Taken together, these trends point to a market that still rewards quality homes, but demands better execution. The easy gains from a hotter cycle are gone. What replaces them is a more strategic selling environment.

If you want to sell well in Miami Shores now, focus on what you can control: presentation, timing, buyer positioning, and evidence-based pricing. For a discreet, data-driven selling strategy tailored to your property, connect with Four Corners Real Estate.

FAQs

What is the current luxury home market like in Miami Shores?

  • Miami Shores remains a high-end single-family market, but recent data shows slower sales pace, higher inventory, and more room for negotiation than in early 2024.

How long does it take to sell a home in Miami Shores now?

  • MIAMI REALTORS® reported 51 days to contract for 2025 overall, while Redfin’s February 2026 snapshot showed homes taking 81 days on average to sell.

Do cash buyers matter for Miami Shores home sellers?

  • Yes. Cash represented 65 of 139 Miami Shores single-family sales in 2025, and the broader Miami market also continues to post a high share of cash closings.

Should Miami Shores sellers wait for spring to list?

  • Spring can still be favorable, but Miami’s luxury market is relatively active year-round, so many sellers benefit more from strong preparation than from waiting for one specific month.

How should a non-waterfront Miami Shores home be priced?
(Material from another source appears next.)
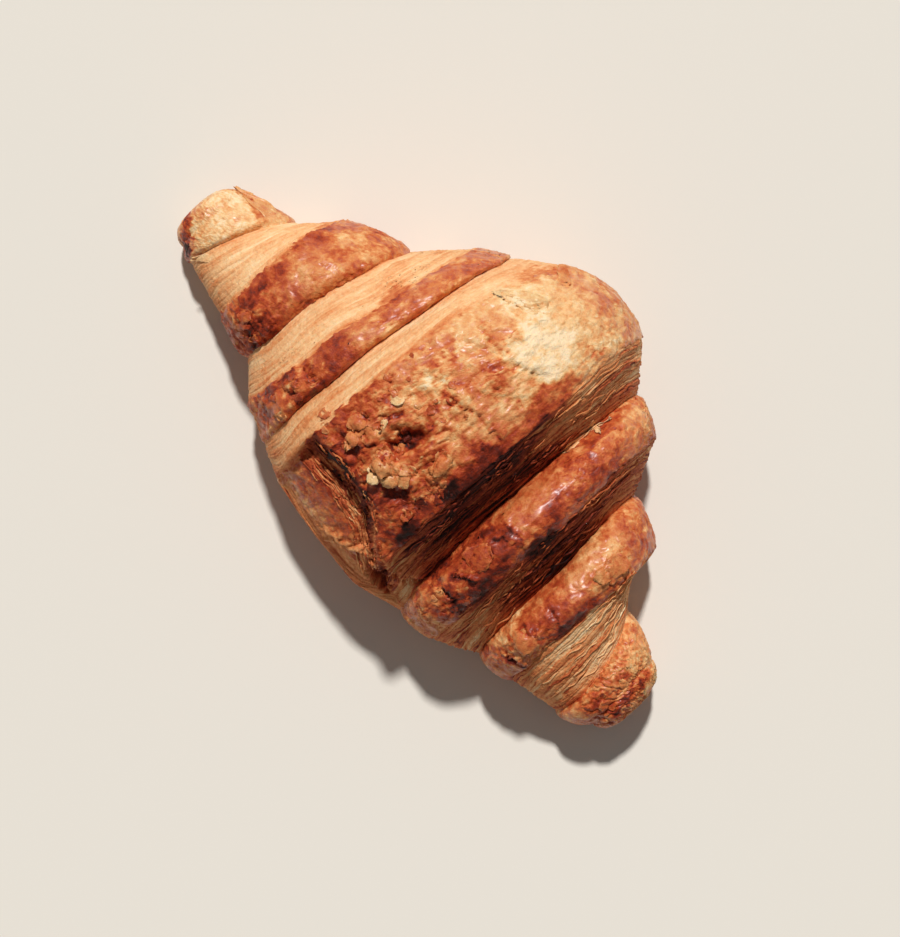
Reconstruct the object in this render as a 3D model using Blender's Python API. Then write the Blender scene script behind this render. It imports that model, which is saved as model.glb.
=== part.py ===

  • A non-waterfront home should generally be priced from recent closed comparable sales and positioned around condition, layout, privacy, lot use, and outdoor living rather than water access.

What improvements matter most before selling a Miami Shores luxury home?

  • The most useful pre-listing work often includes staging, cosmetic updates, landscaping, and addressing visible condition issues such as roof or impact-window concerns where needed.